### Information supplied

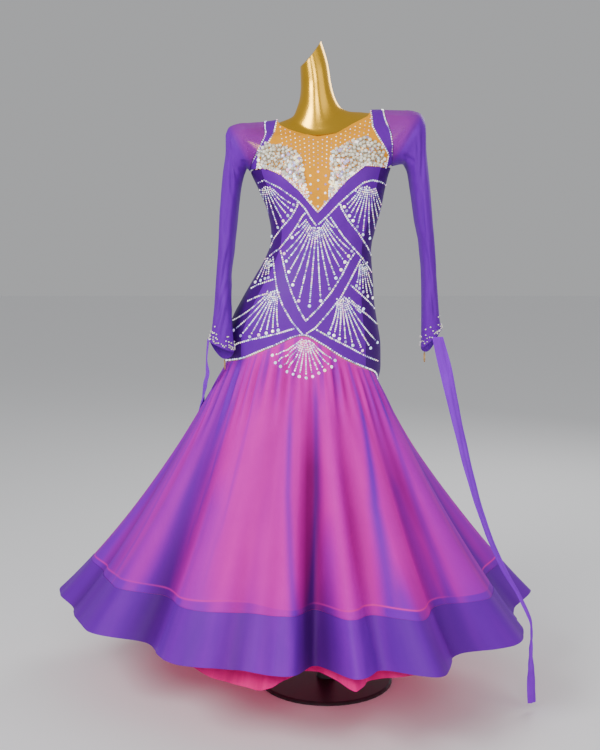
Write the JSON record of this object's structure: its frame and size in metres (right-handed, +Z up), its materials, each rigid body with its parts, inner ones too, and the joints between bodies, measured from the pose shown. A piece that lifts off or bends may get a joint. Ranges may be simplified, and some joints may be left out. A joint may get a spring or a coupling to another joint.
{
  "type": "ballroom dance dress on a limbless dress form",
  "caption": "Long-sleeved ballroom dance dress with a beaded bodice, a full layered skirt and wrist floats, standing on a gold limbless dress form with a pole and a round base",
  "frame": {"origin": "the centre of the round base's underside, on the floor", "axes": "+Z up; the dress's front faces -Y; the wearer's left is +X"},
  "size_m": [1.1949, 1.0792, 1.5573],
  "materials": {
    "form": "polished gold foil",
    "stand": "dark satin paint",
    "mesh": "skin-tone stretch mesh",
    "satin": "purple stretch satin",
    "sheer": "sheer purple stretch mesh",
    "pearl": "ivory pearl beads",
    "elastic": "gold elastic cord",
    "chiffon": "purple chiffon over pink",
    "band": "doubled purple chiffon",
    "pink": "bright pink lining",
    "net": "rose petticoat net"
  },
  "bodies": {
    "root": {"stand_base": "stand", "stand_pole": "stand", "form_torso": "form", "yoke_front": "mesh", "bodice_front": "satin", "bodice_side_left": "satin", "bodice_side_right": "satin", "bodice_back_left": "satin", "bodice_back_right": "satin", "strap_left": "satin", "strap_right": "satin", "bust_beads_left": "pearl", "bust_beads_right": "pearl", "sleeve_left": "sheer", "sleeve_right": "sheer", "finger_loop_left": "elastic", "finger_loop_right": "elastic", "skirt_outer": "chiffon", "hem_band": "band", "skirt_inner": "pink", "petticoat": "net", "float_left": "sheer", "float_right": "sheer"}
  },
  "joints": []
}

######

--- Exercise ---
Reproduce all data above, unchanged.

--- Answer to the problem ---
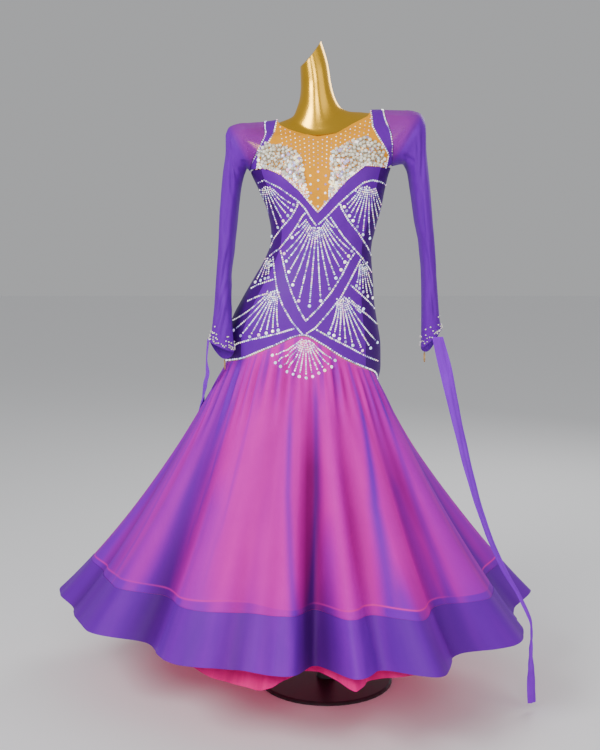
Write the JSON record of this object's structure: its frame and size in metres (right-handed, +Z up), its materials, each rigid body with its parts, inner ones too, and the joints between bodies, measured from the pose shown. A piece that lifts off or bends may get a joint. Ranges may be simplified, and some joints may be left out. A joint may get a spring or a coupling to another joint.
{
  "type": "ballroom dance dress on a limbless dress form",
  "caption": "Long-sleeved ballroom dance dress with a beaded bodice, a full layered skirt and wrist floats, standing on a gold limbless dress form with a pole and a round base",
  "frame": {"origin": "the centre of the round base's underside, on the floor", "axes": "+Z up; the dress's front faces -Y; the wearer's left is +X"},
  "size_m": [1.1949, 1.0792, 1.5573],
  "materials": {
    "form": "polished gold foil",
    "stand": "dark satin paint",
    "mesh": "skin-tone stretch mesh",
    "satin": "purple stretch satin",
    "sheer": "sheer purple stretch mesh",
    "pearl": "ivory pearl beads",
    "elastic": "gold elastic cord",
    "chiffon": "purple chiffon over pink",
    "band": "doubled purple chiffon",
    "pink": "bright pink lining",
    "net": "rose petticoat net"
  },
  "bodies": {
    "root": {"stand_base": "stand", "stand_pole": "stand", "form_torso": "form", "yoke_front": "mesh", "bodice_front": "satin", "bodice_side_left": "satin", "bodice_side_right": "satin", "bodice_back_left": "satin", "bodice_back_right": "satin", "strap_left": "satin", "strap_right": "satin", "bust_beads_left": "pearl", "bust_beads_right": "pearl", "sleeve_left": "sheer", "sleeve_right": "sheer", "finger_loop_left": "elastic", "finger_loop_right": "elastic", "skirt_outer": "chiffon", "hem_band": "band", "skirt_inner": "pink", "petticoat": "net", "float_left": "sheer", "float_right": "sheer"}
  },
  "joints": []
}